Clint ImbodenOakland, CA
I come to making art with the perspective of a therapist. Just as a good therapist can act as a catalyst for change in a client, good art should elicit a strong reaction in the audience, provoking them to explore the reasons why they've been affected.
I usually find my materials at local flea markets. I start with the artifacts of daily living, things that most people discard or overlook: battered globes, worn shoes, dilapidated tools. I’m drawn to old materials because they foster purposeful imperfection in my art, an attribute that’s connected to their previous lives. I use them for their connotative, associative or narrative possibilities. My installation work is tactile and handmade; as an artist, I focus on process and on topical, issue-based content.
Viewing my artwork is not meant to be a passive experience; it involves reading, deciphering, taking the initiative to engage physically and psychically with text and objects. I use materials that challenge my audience to consider multiple references in order to understand the full meaning of a piece. I want people to be caught up in the experience of my work, just as I am, in making it. My goal is to have them come away from an encounter with the work knowing something new about themselves.
Clint Imboden is a self taught artist born in St. Louis Missouri. He grew up in a house full of stuff; although neither of my parents were artists, they were both collectors. His father had his tightly defined area of interest and was methodical when collecting while on the other hand, his mother had much more eclectic interests, with a voracious but impulsive almost obsessive collecting strategy.

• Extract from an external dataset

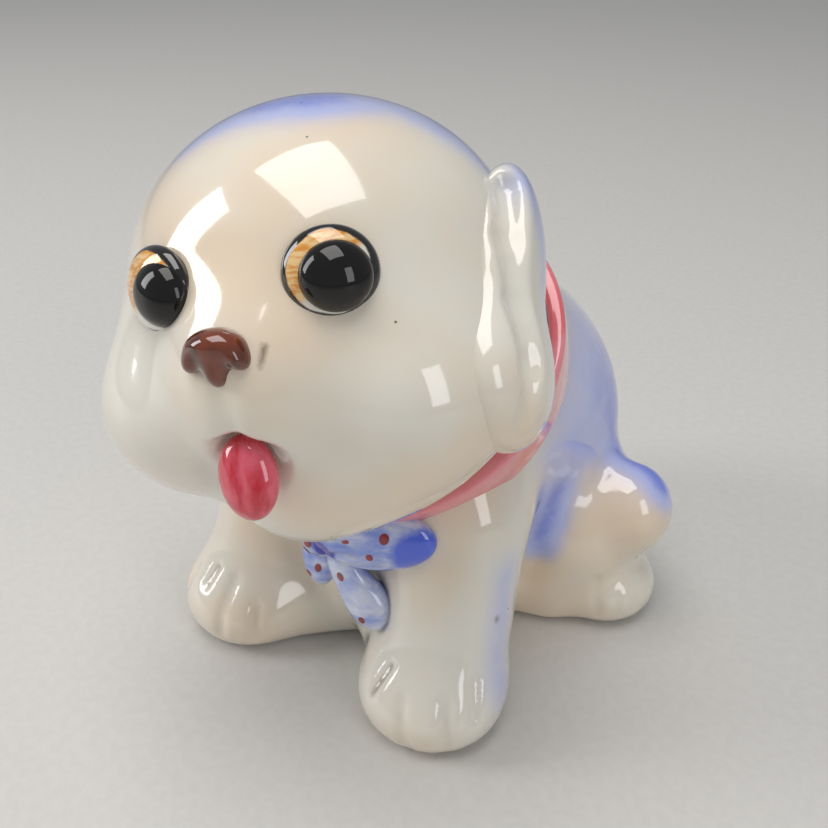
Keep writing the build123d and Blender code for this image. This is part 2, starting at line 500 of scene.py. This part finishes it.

Over the years Clint has nurtured two diverse careers, working as a mental health professional while making art. His way of seeing as an artist has been shaped both by his parents and by his experiences in the field of psychology. Like his mother, he can be drawn to new objects, without a conscious idea of why or how they will fit in to his work. Conversely drawing from his father, he then takes time to step back and try to balance the emotional attraction with the overarching then of the work.
As a self-taught artist, Clint has acquired skills from classes taken all over the country. His resourcefulness and desire to create teaching himself to weld, how to make urethane rubber molds and cast polyester resin.
A central element from Clint's psychology background has become an intricate part of his art: his belief that viewing art is equivalent to therapy. The individual is as much an equal partner in the art-viewing process as they are in the therapeutic one. Through the use of text, Braille, or Morse code he challenges the viewer to commit the time and energy it takes to read or decipher elements in his art to discover it’s full meaning. As in therapy the individual has to meet him half way.